• [GOAL] Among the lines of data below, reproduce only those from the one with "name, bead, petals" through the one with "low, high = Vector((1e9,)", exactly as they stand, both ends included.

• [INFORMATION PROVIDED]
------

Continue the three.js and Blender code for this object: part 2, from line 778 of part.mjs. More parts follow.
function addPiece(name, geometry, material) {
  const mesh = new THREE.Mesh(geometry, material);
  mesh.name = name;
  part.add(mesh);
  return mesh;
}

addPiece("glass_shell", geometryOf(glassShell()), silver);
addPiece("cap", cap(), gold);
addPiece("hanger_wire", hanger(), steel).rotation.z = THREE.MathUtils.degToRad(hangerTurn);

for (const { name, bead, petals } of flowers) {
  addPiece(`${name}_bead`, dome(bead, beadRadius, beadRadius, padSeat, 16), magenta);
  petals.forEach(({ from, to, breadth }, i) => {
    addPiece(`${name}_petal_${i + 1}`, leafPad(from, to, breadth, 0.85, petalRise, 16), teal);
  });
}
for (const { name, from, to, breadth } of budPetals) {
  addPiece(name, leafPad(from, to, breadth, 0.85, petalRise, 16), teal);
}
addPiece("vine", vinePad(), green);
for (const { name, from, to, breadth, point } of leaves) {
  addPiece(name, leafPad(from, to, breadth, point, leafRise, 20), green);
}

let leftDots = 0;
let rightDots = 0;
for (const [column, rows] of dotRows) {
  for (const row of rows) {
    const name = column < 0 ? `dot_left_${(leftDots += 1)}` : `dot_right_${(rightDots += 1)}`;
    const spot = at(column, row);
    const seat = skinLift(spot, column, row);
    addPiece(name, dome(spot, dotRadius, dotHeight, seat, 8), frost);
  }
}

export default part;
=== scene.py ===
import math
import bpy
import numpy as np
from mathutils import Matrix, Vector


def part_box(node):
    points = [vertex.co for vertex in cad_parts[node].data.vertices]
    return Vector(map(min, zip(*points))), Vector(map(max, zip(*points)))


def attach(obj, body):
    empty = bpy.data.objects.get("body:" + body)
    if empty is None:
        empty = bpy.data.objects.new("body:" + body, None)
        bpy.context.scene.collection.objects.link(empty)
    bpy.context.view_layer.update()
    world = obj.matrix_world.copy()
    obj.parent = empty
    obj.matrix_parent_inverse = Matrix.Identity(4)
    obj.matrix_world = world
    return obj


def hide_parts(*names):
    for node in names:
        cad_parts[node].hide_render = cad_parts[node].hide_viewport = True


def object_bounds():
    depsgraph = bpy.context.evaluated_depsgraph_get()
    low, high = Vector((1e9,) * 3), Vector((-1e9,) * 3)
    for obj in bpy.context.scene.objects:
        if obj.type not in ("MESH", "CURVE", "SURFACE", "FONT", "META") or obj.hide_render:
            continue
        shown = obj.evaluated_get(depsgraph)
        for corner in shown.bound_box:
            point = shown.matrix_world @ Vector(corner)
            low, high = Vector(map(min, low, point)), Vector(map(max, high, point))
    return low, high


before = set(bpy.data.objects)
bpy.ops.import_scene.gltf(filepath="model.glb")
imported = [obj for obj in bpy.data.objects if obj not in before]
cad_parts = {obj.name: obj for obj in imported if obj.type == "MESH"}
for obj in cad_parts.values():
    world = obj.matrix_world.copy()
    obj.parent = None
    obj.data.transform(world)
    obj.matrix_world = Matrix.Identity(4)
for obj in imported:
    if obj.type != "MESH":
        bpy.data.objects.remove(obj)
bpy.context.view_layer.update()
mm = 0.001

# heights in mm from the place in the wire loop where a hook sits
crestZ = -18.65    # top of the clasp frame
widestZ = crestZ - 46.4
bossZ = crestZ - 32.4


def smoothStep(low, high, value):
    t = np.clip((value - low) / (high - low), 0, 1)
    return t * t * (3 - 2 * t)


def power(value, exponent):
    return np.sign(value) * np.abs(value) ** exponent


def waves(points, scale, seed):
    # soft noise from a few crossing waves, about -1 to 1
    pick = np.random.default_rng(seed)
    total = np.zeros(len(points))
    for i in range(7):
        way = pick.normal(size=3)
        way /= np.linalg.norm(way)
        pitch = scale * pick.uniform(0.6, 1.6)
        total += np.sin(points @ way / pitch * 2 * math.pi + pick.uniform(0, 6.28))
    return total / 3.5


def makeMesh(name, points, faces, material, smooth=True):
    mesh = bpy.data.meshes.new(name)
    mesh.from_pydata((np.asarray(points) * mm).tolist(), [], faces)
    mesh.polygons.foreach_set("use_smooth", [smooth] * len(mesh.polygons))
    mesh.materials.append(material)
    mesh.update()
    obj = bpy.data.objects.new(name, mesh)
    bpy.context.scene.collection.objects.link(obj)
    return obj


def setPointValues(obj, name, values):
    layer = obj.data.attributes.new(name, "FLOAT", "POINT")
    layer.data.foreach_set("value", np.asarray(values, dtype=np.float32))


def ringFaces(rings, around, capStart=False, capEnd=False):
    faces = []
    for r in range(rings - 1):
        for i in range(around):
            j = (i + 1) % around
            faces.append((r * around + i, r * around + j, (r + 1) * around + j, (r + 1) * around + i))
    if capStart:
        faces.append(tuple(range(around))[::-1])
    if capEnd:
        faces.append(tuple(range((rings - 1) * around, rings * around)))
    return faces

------

• [RESPONSE TO THIS TASK]
for (const { name, bead, petals } of flowers) {
  addPiece(`${name}_bead`, dome(bead, beadRadius, beadRadius, padSeat, 16), magenta);
  petals.forEach(({ from, to, breadth }, i) => {
    addPiece(`${name}_petal_${i + 1}`, leafPad(from, to, breadth, 0.85, petalRise, 16), teal);
  });
}
for (const { name, from, to, breadth } of budPetals) {
  addPiece(name, leafPad(from, to, breadth, 0.85, petalRise, 16), teal);
}
addPiece("vine", vinePad(), green);
for (const { name, from, to, breadth, point } of leaves) {
  addPiece(name, leafPad(from, to, breadth, point, leafRise, 20), green);
}

let leftDots = 0;
let rightDots = 0;
for (const [column, rows] of dotRows) {
  for (const row of rows) {
    const name = column < 0 ? `dot_left_${(leftDots += 1)}` : `dot_right_${(rightDots += 1)}`;
    const spot = at(column, row);
    const seat = skinLift(spot, column, row);
    addPiece(name, dome(spot, dotRadius, dotHeight, seat, 8), frost);
  }
}

export default part;
=== scene.py ===
import math
import bpy
import numpy as np
from mathutils import Matrix, Vector


def part_box(node):
    points = [vertex.co for vertex in cad_parts[node].data.vertices]
    return Vector(map(min, zip(*points))), Vector(map(max, zip(*points)))


def attach(obj, body):
    empty = bpy.data.objects.get("body:" + body)
    if empty is None:
        empty = bpy.data.objects.new("body:" + body, None)
        bpy.context.scene.collection.objects.link(empty)
    bpy.context.view_layer.update()
    world = obj.matrix_world.copy()
    obj.parent = empty
    obj.matrix_parent_inverse = Matrix.Identity(4)
    obj.matrix_world = world
    return obj


def hide_parts(*names):
    for node in names:
        cad_parts[node].hide_render = cad_parts[node].hide_viewport = True


def object_bounds():
    depsgraph = bpy.context.evaluated_depsgraph_get()
    low, high = Vector((1e9,) * 3), Vector((-1e9,) * 3)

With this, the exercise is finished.